Exactly! The talk on the podcast focuses on the Dead Rising time limit as the hammer that continuously hangs over the player, preventing him or her from puttering around in the sandbox and fully enjoying the game. But once you accept the way the game is apparently designed to be played--you simply cannot experience everything in a single playthrough, and you are meant to restart and replay multiple times--the time limit becomes much more interesting, because as you say, it is coupled to a time line of events into which the player may or may not choose to enter.

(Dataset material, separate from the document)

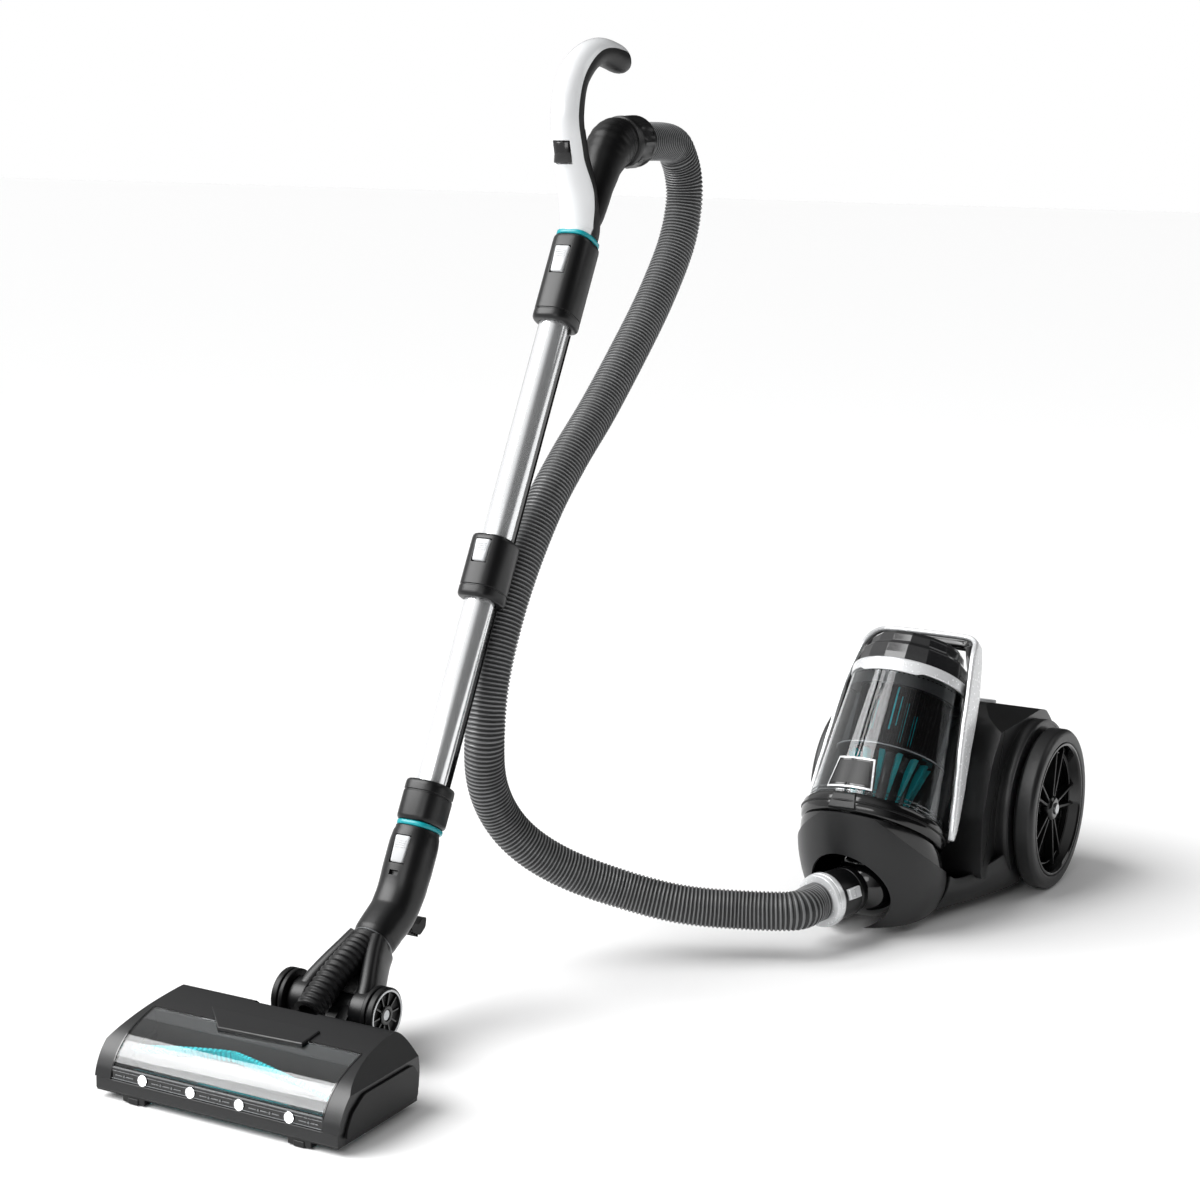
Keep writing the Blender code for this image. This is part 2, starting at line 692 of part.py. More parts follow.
def make_handle():
    route = [(161.9, 766.4), (166, 778), (161, 812), (147, 855), (141, 897), (157, 937), (203, 959),
             (270, 946)]
    last = 19
    tail_start = 9              # the grip begins at this point of the path
    path = smooth_curve(route, last + 1)
    wide = (20.5, 20.5, 19.0, 17.5, 17.0, 17.0, 16.0, 13.0)
    deep = (21.5, 21.5, 21.0, 20.0, 20.0, 18.5, 16.5, 15.0)
    line = (0.05, 0.05, 0.05, 0.05, 0.05, 0.05, 0.15, 0.50)

    def shell_section(share):
        return oval_slice(blend(wide, share), blend(deep, share), blend(line, share), True)

    shell = add("handle_shell", loft(swept(path, shell_section)), "white_plastic", HEAD)

    def grip_section(share):
        share = (tail_start + (last - tail_start) * share) / last
        level = blend(line, share) - 0.04
        return oval_slice(blend(wide, share), blend(deep, share), level, False)

    tail = path[tail_start:]
    add("handle_grip", loft(swept(tail, grip_section)), "rubber", HEAD)

    ring_low = UPPER_TUBE[1] + 1.0
    duct_start = [WAND @ Vector((0, 0, s)) for s in (ring_low, 700, 724)]
    duct = [Vector((p.y, p.z)) for p in duct_start]
    elbow = ((184, 790), (198, 813), (210, 833), (221, 848), (233, 859), (243, 863), (248.8, 863))
    duct += [Vector(p) for p in elbow]
    outer_r = (16.0, 16.0, 16.0, 18.0, 19.0, 21.0, 24.0, 26.5, 27.0, 26.0)
    outer = swept(duct, lambda s: oval(blend(outer_r, s), blend(outer_r, s), COARSE))
    inner = swept(duct, lambda s: oval(blend(outer_r, s) - 3.0, blend(outer_r, s) - 3.0, COARSE))
    cutter = swept(duct, lambda s: oval(blend(outer_r, s) + GAP, blend(outer_r, s) + GAP, COARSE))
    add("cuff_elbow", sleeve(outer, inner), "black_plastic", HEAD)
    cut(shell, add("tool", loft(cutter), frame=HEAD))
    recess = box((-10.4, 10.4), (100, 135.4), (843.6, 868.4))
    cut(shell, add("tool", recess, frame=HEAD))
    switch = box((-10, 10), (126.5, 132.5), (844, 868))
    add("handle_switch", switch, "black_plastic", HEAD, (0, 129, 856))
    add("handle_ring", sleeve([collar_loop(z, -1.5) for z in HANDLE_RING],
                              [circle(SOCKET_BORE_R, z) for z in HANDLE_RING]), "teal_plastic", WAND)
    cuff = [(27, 0.4), (29, 4), (28.5, CUFF_LENGTH - 3), (26.5, CUFF_LENGTH), (17.5, CUFF_LENGTH), (17.5, 0.4)]
    add("hose_cuff", turned(cuff), "black_plastic", CUFF)


def make_hose():
    """One tube from the cuff at the handle to the silver ring at the canister."""
    straight = 7.0
    cuff_end = CUFF_LENGTH + GAP
    ring_end = RING_SPAN[1] + GAP
    start, start_turn = [CUFF @ Vector((0, 0, cuff_end + z)) for z in (0, straight)]
    end, end_turn, approach = [INLET @ Vector((0, 0, ring_end + z)) for z in (0, straight, 42.0)]
    route = [start_turn] + [Vector(p) for p in HOSE_ROUTE] + [approach, end_turn]
    spots = [start] + smooth_curve(route, 72) + [end]
    curve = bpy.data.curves.new("hose", "CURVE")
    curve.dimensions = "3D"
    curve.bevel_depth = HOSE_R * MM
    curve.bevel_resolution = 2
    curve.use_fill_caps = True
    line = curve.splines.new("POLY")
    line.points.add(len(spots) - 1)
    for point, spot in zip(line.points, spots):
        point.co = (*(spot * MM), 1.0)
    curve.materials.append(material("hose_plastic"))
    hose = bpy.data.objects.new("hose", curve)
    bpy.context.collection.objects.link(hose)
    return hose


# Floor head --------------------------------------------------------------------------------------

def make_yoke():
    pivot_y, pivot_z = PIVOT
    path = [Vector(p) for p in ((-243.7, 96.6), (-256, 89.3), (-276, 75), PIVOT)]
    across = (22.0, 24.0, 35.0, 45.0)
    depth = (22.0, 22.0, 20.0, 17.0)
    yoke = add("yoke", loft(swept(path, lambda s: oval(blend(across, s), blend(depth, s), 20))),
               "charcoal_plastic", HEAD)
    join(yoke, add("tool", rod(21, -45, 45), frame=sideways(0, *PIVOT, HEAD)))
    bore = [Vector(p) for p in ((-225, 110), (-262, 98), (-300, 84), (-360, 54))]
    wedge = [(-14, -258), (14, -258), (29.4, -288), (29.4, -360), (-29.4, -360), (-29.4, -288)]
    cut(
        yoke,
        add("tool", rod(PIVOT_PIN_R + GAP, -60, 60, COARSE), frame=sideways(0, *PIVOT, HEAD)),
        add("tool", upright(wedge, -20, 160), frame=HEAD),
        add("tool", loft(swept(bore, lambda s: oval(14, 14, COARSE))), frame=HEAD),
    )
    add("yoke_axle", rod(PIVOT_PIN_R, -59, 59, COARSE), "steel", sideways(0, *PIVOT, HEAD))
    rim = [(PIVOT_PIN_R + GAP, 45.6), (26, 45.6), (27, 47), (27, 58), (25, 60), (21, 60), (20, 55), (10, 55),
           (9, 59), (PIVOT_PIN_R + GAP, 59)]
    for side, word in ((-1, "left"), (1, "right")):
        frame = HEAD @ frame_at((0, pivot_y, pivot_z), (side, 0, 0), (0, 1, 0))
        add(f"{word}_yoke_wheel", turned(rim), "black_plastic", frame, (0, 0, 52))


def make_duct():
    """The ribbed hose that joins the neck to the head through the fork."""
    path = smooth_curve([(-262, 99), (-280, 93), (-306, 83), (-330, 71), (-350, 60)], 17)

    def section(share):
        rib = 12.4 if round(share * 16) % 2 else 10.8
        return oval(rib, rib, TINY)

    inner = swept(path, lambda s: oval(9, 9, TINY))
    add("inner_duct", sleeve(swept(path, section), inner), "rubber", HEAD)


def make_head_base():
    floor_z = 7.0
    base = add("head_base", box((-138, 138), (-498, -372.4), (floor_z, 20)), "charcoal_plastic", HEAD)
    cut(
        base,
        add("tool", box((-134, 134), (-494, -376.4), (floor_z + 3, 30)), frame=HEAD),
        add("tool", box((-116, 116), (-483, -427), (0, 30)), frame=HEAD),
    )
    tools = []
    pivot_y, pivot_z = PIVOT
    ear = [(-386, 8), (-386, 19.8), (-368, 19.8), (-364, 30), (pivot_y - 4, pivot_z + 11),
           (pivot_y + 8, pivot_z + 8), (pivot_y + 11, pivot_z), (pivot_y + 6, pivot_z - 10), (-360, 10)]
    for side in (-1, 1):
        tools.append(add("tool", extruded(ear, *sorted((side * 16.0, side * 28.6))), frame=HEAD))
        tools.append(add("tool", box(sorted((side * 84.0, side * 104.0)), (-496, -485), (0, 8)), frame=HEAD))
        tools.append(add("tool", box(sorted((side * 96.0, side * 128.0)), (-392, -380), (0, 8)), frame=HEAD))
    join(base, *tools)
    cut(base, add("tool", rod(PIVOT_PIN_R + GAP, -40, 40, COARSE), frame=sideways(0, *PIVOT, HEAD)))


def make_head_cover():
    wall = 3.0
    cover = add("head_cover", extruded(HEAD_PROFILE, -HEAD_SIDE, HEAD_SIDE), "charcoal_plastic", HEAD)
    hollow = [(y, z if z > 30 else 10) for y, z in inset(HEAD_PROFILE, wall)]
    chamfers = []
    for side in (-1, 1):
        top = [(side * 124.0, 78), (side * 150.0, 78), (side * 150.0, 45)]
        wedge = loft([[(x, y, z) for x, z in top] for y in (-520, -350)])
        chamfers.append(add("tool", wedge, frame=HEAD))
    inside = add("tool", extruded(hollow, -HEAD_SIDE + 7, HEAD_SIDE - 7), frame=HEAD)
    for side in (-1, 1):
        top = [(side * 120.0, 78), (side * 146.0, 78), (side * 146.0, 40), (side * 143.0, 40)]
        cut(inside, add("tool", loft([[(x, y, z) for x, z in top] for y in (-520, -350)]), frame=HEAD))
    cut(
        cover,
        inside,
        add("tool", box((-127, 127), (-520, -428), (10, 90)), frame=HEAD),
        *chamfers,
    )
    mouth = HEAD @ frame_at((0, PIVOT[0], 80), (0, -0.88, -0.47))
    cut(cover, add("tool", rod(15, 40, 90, COARSE), frame=mouth))
    return cover


def make_window():
    outer = [(y, z) for y, z in HEAD_PROFILE if -495 < y < -428] + [(-496, 33)]
    outer = [(-428.6, 71.3)] + outer
    inner = [(y + 2.0 * (0.3 + 0.5 * k / len(outer)), z - 2.2) for k, (y, z) in enumerate(outer)]
    inner[-1] = (-493.6, 33)
    add("head_window", extruded(outer + inner[::-1], -126.6, 126.6), "clear_plastic", HEAD)
    strip = add("led_strip", box((-126.6, 126.6), (-497.6, -489), (20.6, 32.6)), "silver_plastic", HEAD)
    lamps = []
    for k in range(4):
        seat = HEAD @ frame_at((-84 + 56 * k, -497, 26), (0, -1, 0))
        lamps.append(add("tool", rod(4, -3, 1.6, TINY), frame=seat))
    join(strip, *lamps)


def make_side_covers():
    low, high = SIDE_COVER
    outline = [(-377, 13), (-375, 36), (-383, 47), (-462, 47), (-480, 36), (-489, 22), (-490, 13)]
    for side, word in ((-1, "left"), (1, "right")):
        shape = extruded(outline, *sorted((side * low, side * high)))
        add(f"{word}_side_cover", shape, "black_plastic", HEAD)


def make_brush():
    """A roll with two chevron rows of bristles, its pulley at the left end."""
    frame = sideways(0, *BRUSH, HEAD)
    half = 114.0
    loops = [circle(7, -127, TINY), circle(7, -116.5, TINY)]
    steps = 16
    for i in range(steps + 1):
        x = -half + 2 * half * i / steps
        twist = 1.9 * (1 - abs(x) / half)
        loop = []
        for k in range(TINY):
            lobe = k % 6 == 0
            radius = 23.0 if lobe else 15.0
            a = 2 * math.pi * k / TINY + twist
            loop.append((radius * math.cos(a), radius * math.sin(a), x))
        loops.append(loop)
    loops += [circle(7, 116.5, TINY), circle(7, 127, TINY)]
    add("brush_roll", loft(loops), "teal_plastic", frame)
    motor_frame = sideways(0, *BRUSH_MOTOR, HEAD)
    motor = [(0, -126), (6, -126), (6, -118), (3, -118), (3, -110), (15, -110), (17, -106), (17, -48),
             (12, -44), (0, -44)]
    add("brush_motor", turned(motor, COARSE), "steel", motor_frame)
    start = Vector(BRUSH)
    end = Vector(BRUSH_MOTOR)
    along = (end - start).normalized()
    outer, inner = [], []
    for centre, radius, turn in ((start, 7.0, math.pi / 2), (end, 6.0, -math.pi / 2)):
        for i in range(9):
            a = turn + math.pi * i / 8
            ray = along * math.cos(a) + Vector((-along.y, along.x)) * math.sin(a)
            outer.append(centre + ray * (radius + 2.2))
            inner.append(centre + ray * (radius + 0.6))
    loops = [[[(x, p.x, p.y) for p in loop] for x in (-125, -119)] for loop in (outer, inner)]
    add("drive_belt", sleeve(*loops), "rubber", HEAD)


def centre_machine():
    """Moves the machine so that its box, the hose apart, stands centred on the origin."""
    bpy.context.view_layer.update()
    corners = []
    for item in bpy.data.objects:
        if item.name != "hose":
            corners += [item.matrix_world @ Vector(c) for c in item.bound_box]
    low = [min(c[i] for c in corners) for i in range(3)]
    high = [max(c[i] for c in corners) for i in range(3)]
    machine = bpy.data.objects.new("machine", None)
    bpy.context.collection.objects.link(machine)
    for item in list(bpy.data.objects):
        if item is not machine:
            item.parent = machine
    machine.location = (-(low[0] + high[0]) / 2, -(low[1] + high[1]) / 2, -low[2])
    bpy.context.view_layer.update()


def build():
    clear_scene()
    make_chassis()
    make_caster()
    make_cowl()
    make_inlet()
    make_rear_body()
    make_pedals()
    make_wheels()
    make_inside()
    make_bin()
    make_cyclone()
    make_carry_handle()
    make_wand()
    make_neck()
    make_handle()
    make_yoke()
    make_duct()
    make_head_base()
    make_head_cover()
    make_window()
    make_side_covers()
    make_brush()
    make_hose()
    centre_machine()


build()
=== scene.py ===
"""Looks of the canister vacuum cleaner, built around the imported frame.

Lengths are the part's own millimetres, unless a name or comment says otherwise; raw() turns them into the
row frame's metres.
"""

import json
import math

import bmesh
import bpy
from mathutils import Matrix, Vector

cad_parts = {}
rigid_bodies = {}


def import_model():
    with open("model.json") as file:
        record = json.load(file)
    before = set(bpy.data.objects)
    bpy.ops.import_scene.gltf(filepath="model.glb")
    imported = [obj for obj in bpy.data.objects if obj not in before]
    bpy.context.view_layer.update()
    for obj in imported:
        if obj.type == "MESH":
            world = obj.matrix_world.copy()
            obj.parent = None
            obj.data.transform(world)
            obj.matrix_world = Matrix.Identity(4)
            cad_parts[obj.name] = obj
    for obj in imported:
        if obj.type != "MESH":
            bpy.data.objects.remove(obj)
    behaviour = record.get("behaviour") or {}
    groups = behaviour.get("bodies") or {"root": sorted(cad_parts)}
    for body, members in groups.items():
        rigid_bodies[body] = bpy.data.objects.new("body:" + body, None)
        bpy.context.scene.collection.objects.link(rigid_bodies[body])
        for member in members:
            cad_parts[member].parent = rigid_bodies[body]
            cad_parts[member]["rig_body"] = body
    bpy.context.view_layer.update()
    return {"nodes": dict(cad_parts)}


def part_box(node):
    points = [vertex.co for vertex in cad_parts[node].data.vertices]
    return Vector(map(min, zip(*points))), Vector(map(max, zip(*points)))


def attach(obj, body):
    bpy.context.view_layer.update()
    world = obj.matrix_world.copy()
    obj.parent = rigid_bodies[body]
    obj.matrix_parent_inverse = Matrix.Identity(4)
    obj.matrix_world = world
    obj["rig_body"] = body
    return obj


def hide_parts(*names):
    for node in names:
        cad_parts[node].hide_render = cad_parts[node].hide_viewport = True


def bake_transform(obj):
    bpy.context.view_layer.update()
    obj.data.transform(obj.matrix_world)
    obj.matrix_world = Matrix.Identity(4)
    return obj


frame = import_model()

MM = 0.001
IDENTITY = Matrix.Identity(4)
HIGH = 96               # sides of large round pieces, then of smaller ones
MID = 64
LOW = 32
TINY_SIDES = 12

# The part's frames, in its own millimetres, and the shift of its origin in the row frame
AXLE_CENTRE = Vector((-120.0, -306.0, 53.0))
SHIFT = (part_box("yoke_axle")[0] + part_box("yoke_axle")[1]) / 2 - AXLE_CENTRE * MM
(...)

If your goal is merely to explore the mall, play dress up and kill zombies in entertaining ways, there is nothing stopping you from ignoring the time limit/time line and doing just that. If you want to experience story events, then it becomes a sort of narrative sandbox layer on top of the obvious spatial sandbox of the mall. Where and when do you choose to intervene? How many survivors do you attempt to rescue? The time limit can generate tension by its presence, but that is a side effect, not the primary purpose. You can accept as much or as little of that tension as you like.

That makes me want to give Dead Rising a chance despite how tired I am of zombies.

Hey, I love you gamerswithjobs but I need to know on what podcast was Wil Wheaton last on? I tried searching but to no avail(it's not labeled or referenced). Thanks in advance to anyone who can tell me.

Hello GWJ crew,
I started listening about a year ago and enjoy the podcast. As a hardcore Blizzard guy I used to spend most of my game time in one of the many AAA titles by the above mentioned company. However since I started listening to the podcast I have branched out and tried many new and old titles that I found I love. On the most recent podcast the title Vindictus was talked about. It sounded very interesting to me so I went to check it out. Much to my dismay its a closed beta with no more keys to be given out. My question is do ya'll at GWJ have that you could spare I would be very appreciative if I could be PM'ed with one?

You might want to check out this thread, jsvisi.